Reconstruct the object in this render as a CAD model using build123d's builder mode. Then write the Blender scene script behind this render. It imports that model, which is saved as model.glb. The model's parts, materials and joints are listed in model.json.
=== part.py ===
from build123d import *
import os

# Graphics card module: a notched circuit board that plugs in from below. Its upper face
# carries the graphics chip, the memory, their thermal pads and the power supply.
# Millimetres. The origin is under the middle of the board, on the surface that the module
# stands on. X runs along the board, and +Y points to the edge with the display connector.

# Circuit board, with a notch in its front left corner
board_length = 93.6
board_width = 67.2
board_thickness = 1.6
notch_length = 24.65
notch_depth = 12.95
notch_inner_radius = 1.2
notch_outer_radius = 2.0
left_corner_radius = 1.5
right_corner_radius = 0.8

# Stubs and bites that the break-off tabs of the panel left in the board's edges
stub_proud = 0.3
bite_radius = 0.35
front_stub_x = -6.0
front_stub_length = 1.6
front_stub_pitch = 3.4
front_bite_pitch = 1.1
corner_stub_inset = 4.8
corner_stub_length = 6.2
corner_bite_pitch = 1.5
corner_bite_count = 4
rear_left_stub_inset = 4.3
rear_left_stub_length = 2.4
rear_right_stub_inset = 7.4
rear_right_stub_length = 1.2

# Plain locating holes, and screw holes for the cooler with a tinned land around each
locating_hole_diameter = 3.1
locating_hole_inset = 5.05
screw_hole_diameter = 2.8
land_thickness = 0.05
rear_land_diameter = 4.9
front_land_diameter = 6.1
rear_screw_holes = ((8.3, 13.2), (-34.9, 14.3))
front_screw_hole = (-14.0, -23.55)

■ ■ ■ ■

Repeat the lines above exactly.

# Task response
Reconstruct the object in this render as a CAD model using build123d's builder mode. Then write the Blender scene script behind this render. It imports that model, which is saved as model.glb. The model's parts, materials and joints are listed in model.json.
=== part.py ===
from build123d import *
import os

# Graphics card module: a notched circuit board that plugs in from below. Its upper face
# carries the graphics chip, the memory, their thermal pads and the power supply.
# Millimetres. The origin is under the middle of the board, on the surface that the module
# stands on. X runs along the board, and +Y points to the edge with the display connector.

# Circuit board, with a notch in its front left corner
board_length = 93.6
board_width = 67.2
board_thickness = 1.6
notch_length = 24.65
notch_depth = 12.95
notch_inner_radius = 1.2
notch_outer_radius = 2.0
left_corner_radius = 1.5
right_corner_radius = 0.8

# Stubs and bites that the break-off tabs of the panel left in the board's edges
stub_proud = 0.3
bite_radius = 0.35
front_stub_x = -6.0
front_stub_length = 1.6
front_stub_pitch = 3.4
front_bite_pitch = 1.1
corner_stub_inset = 4.8
corner_stub_length = 6.2
corner_bite_pitch = 1.5
corner_bite_count = 4
rear_left_stub_inset = 4.3
rear_left_stub_length = 2.4
rear_right_stub_inset = 7.4
rear_right_stub_length = 1.2

# Plain locating holes, and screw holes for the cooler with a tinned land around each
locating_hole_diameter = 3.1
locating_hole_inset = 5.05
screw_hole_diameter = 2.8
land_thickness = 0.05
rear_land_diameter = 4.9
front_land_diameter = 6.1
rear_screw_holes = ((8.3, 13.2), (-34.9, 14.3))
front_screw_hole = (-14.0, -23.55)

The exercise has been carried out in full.